EXERCISE REQUIREMENTS: Set down the lines from the one containing "if empty is" to the one containing "obj.parent = empty", both lines included, exactly as they stand and with no other lines.

(Rows from a 3D modeling dataset)
- - - -

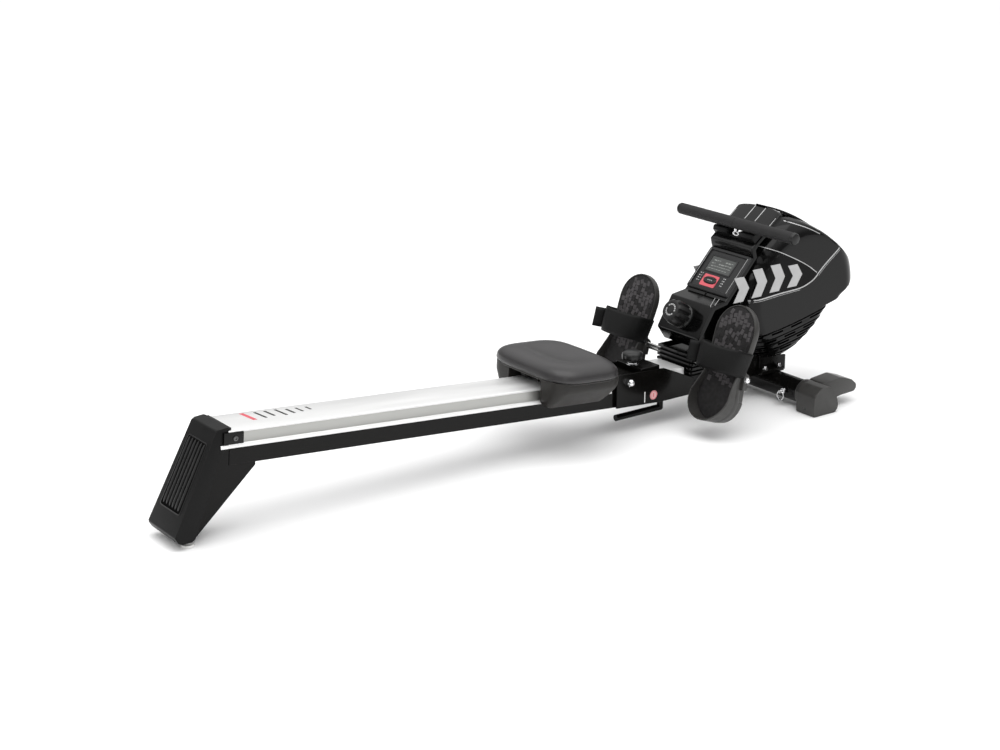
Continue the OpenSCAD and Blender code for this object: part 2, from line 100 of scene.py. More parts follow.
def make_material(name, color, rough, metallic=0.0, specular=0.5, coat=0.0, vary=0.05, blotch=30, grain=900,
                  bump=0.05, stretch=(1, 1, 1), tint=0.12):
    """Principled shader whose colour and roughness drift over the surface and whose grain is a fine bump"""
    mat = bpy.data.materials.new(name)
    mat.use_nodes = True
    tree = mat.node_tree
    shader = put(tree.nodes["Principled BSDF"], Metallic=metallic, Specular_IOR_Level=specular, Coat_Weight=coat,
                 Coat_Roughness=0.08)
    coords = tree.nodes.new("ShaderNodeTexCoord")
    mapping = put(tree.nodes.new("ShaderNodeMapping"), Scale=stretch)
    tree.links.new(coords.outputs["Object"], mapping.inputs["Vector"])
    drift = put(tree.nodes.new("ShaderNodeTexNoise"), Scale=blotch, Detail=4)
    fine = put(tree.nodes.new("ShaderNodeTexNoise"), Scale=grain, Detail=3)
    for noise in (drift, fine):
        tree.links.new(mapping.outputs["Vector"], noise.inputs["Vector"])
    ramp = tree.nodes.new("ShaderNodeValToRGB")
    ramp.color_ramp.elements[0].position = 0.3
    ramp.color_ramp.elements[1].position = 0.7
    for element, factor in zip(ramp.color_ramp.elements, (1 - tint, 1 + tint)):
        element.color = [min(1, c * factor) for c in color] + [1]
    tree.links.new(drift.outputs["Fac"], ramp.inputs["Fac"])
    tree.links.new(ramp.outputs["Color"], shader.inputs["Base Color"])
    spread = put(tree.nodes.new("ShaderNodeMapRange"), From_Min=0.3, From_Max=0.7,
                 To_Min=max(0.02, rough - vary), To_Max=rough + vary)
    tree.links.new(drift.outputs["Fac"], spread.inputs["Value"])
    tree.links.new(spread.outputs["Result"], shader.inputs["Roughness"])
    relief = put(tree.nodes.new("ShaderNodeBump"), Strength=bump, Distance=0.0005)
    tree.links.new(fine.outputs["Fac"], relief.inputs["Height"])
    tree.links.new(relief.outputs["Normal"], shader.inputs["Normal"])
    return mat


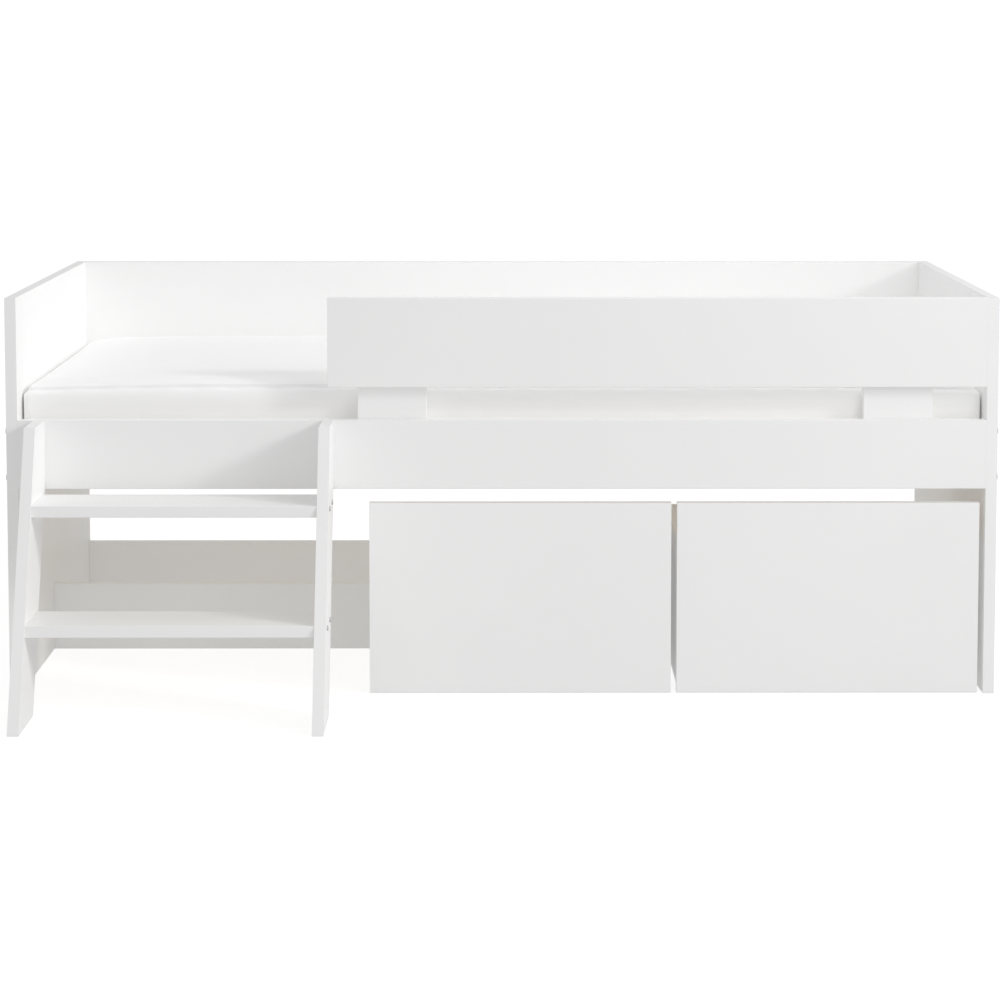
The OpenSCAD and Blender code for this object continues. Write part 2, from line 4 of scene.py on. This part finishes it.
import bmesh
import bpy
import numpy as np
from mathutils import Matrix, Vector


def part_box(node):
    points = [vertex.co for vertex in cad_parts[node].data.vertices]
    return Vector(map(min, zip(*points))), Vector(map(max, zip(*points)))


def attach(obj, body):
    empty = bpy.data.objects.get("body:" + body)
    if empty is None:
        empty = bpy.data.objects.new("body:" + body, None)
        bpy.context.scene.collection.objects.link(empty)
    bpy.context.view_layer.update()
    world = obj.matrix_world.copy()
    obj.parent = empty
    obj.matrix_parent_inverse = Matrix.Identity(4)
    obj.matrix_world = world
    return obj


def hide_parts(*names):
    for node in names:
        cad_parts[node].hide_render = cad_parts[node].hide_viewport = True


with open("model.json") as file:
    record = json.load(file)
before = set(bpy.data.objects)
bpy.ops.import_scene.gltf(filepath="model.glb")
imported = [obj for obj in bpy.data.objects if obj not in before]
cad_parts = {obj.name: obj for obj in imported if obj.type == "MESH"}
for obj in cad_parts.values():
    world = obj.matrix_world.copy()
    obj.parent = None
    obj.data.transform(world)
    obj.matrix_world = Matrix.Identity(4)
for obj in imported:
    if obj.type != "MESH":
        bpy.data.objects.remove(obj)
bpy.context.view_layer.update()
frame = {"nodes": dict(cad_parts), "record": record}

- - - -

SOLUTION:
    if empty is None:
        empty = bpy.data.objects.new("body:" + body, None)
        bpy.context.scene.collection.objects.link(empty)
    bpy.context.view_layer.update()
    world = obj.matrix_world.copy()
    obj.parent = empty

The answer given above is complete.